From: johan <johan@qx.se>
Date: Thu, 22 Jul 2010 14:18:38 +0200
Message-ID: <9A9B279F-4581-4D27-8452-202797B05D74@qx.se>


> On Wed, Jul 21, 2010 at 10:24 AM, Chris Double
> <chris.double at double.co.nz> wrote:
>> On Thu, Jul 22, 2010 at 2:15 AM, Mike Shaver <mike.shaver at gmail.com> wrote:
>>> ...I would probably suggest that the
>>> developers of said browser implement basic Ogg support (enough to say
>>> "this is Ogg, so we don't support it"), and go back to solving more
>>> pressing problems!
>> 
>> Or the developers of said browser could obey the mime type that the
>> server sent,
> 


Yes please!

While the mime type discussion has been specific to video so far, as an author I'd like to take a step back and look at it in a more general way. First off, I'd expect handling of mime types to be consistent across the board of all mime types, and more specifically, I'd expect browsers to respect them. Wether it's text, image or video.
For example, if I serve a document, containing text that looks like an html document, as text/plain, I'd expect the browser to serve it as text/plain. 

If my web server can't handle mapping from a specific file to mime type, I can always deal with that through server side scripting, and instead of providing direct access to "video1.ogg" I'd go through "video.php?1" and set the headers myself. If I screw up, either through server side scripting or due to not configuring the web server correctly, or by choosing a web server that does not provide the functionality I need, I do not see that as the fault of browser developers. However, I do find it annoying to have to add a header like "x-content-type-options: nosniff" to force certain browsers to respect my choice of mime type.

As for the issue of container format, I see this as a different matter. Either you support the container format or not, and either way respect the mime type for it. Wether you support zero, one or more of the possible container payloads has nothing to do with respecting mime type or sniffing. The mime type lets you decide wether to accept or reject the container, and if you accept it you will of course have to find out what codec to use.

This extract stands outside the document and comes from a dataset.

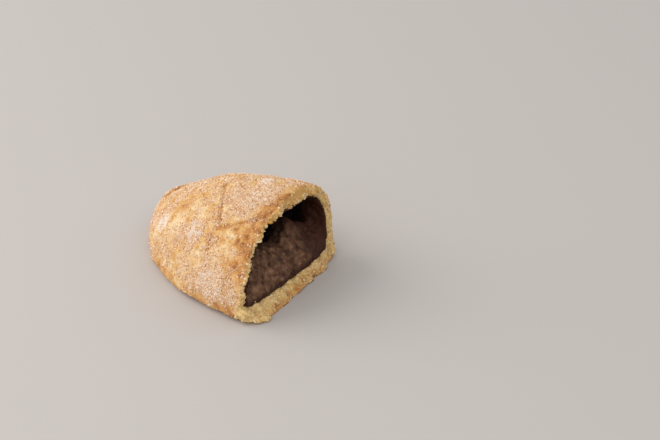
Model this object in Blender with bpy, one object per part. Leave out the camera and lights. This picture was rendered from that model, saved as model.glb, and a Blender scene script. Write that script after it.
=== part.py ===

Also, the mime type/subtype can be followed by a parameter attribute=value list, which should make it possible to specify a codec thus even removing the need for a user agent to detect the format of the container contents. If no such parameter is present, fallback to ordinary format detection is of course necessary. And as far as I can tell, this seems to be allready specified by http://tools.ietf.org/html/rfc4281 in general and specifically for ogg in http://tools.ietf.org/html/rfc5334#section-10

Aside from that, I do not quite understand why this is discussed under the title "application/octet-stream". Looking at http://www.rfc-editor.org/rfc/rfc2046.txt, section 3.  Overview Of The Initial Top-Level Media Types, bullet 5:
"The subtype "octet-stream" is to be used in the case of uninterpreted binary data, in which case the simplest recommended action is to offer to write the information into a file for the user."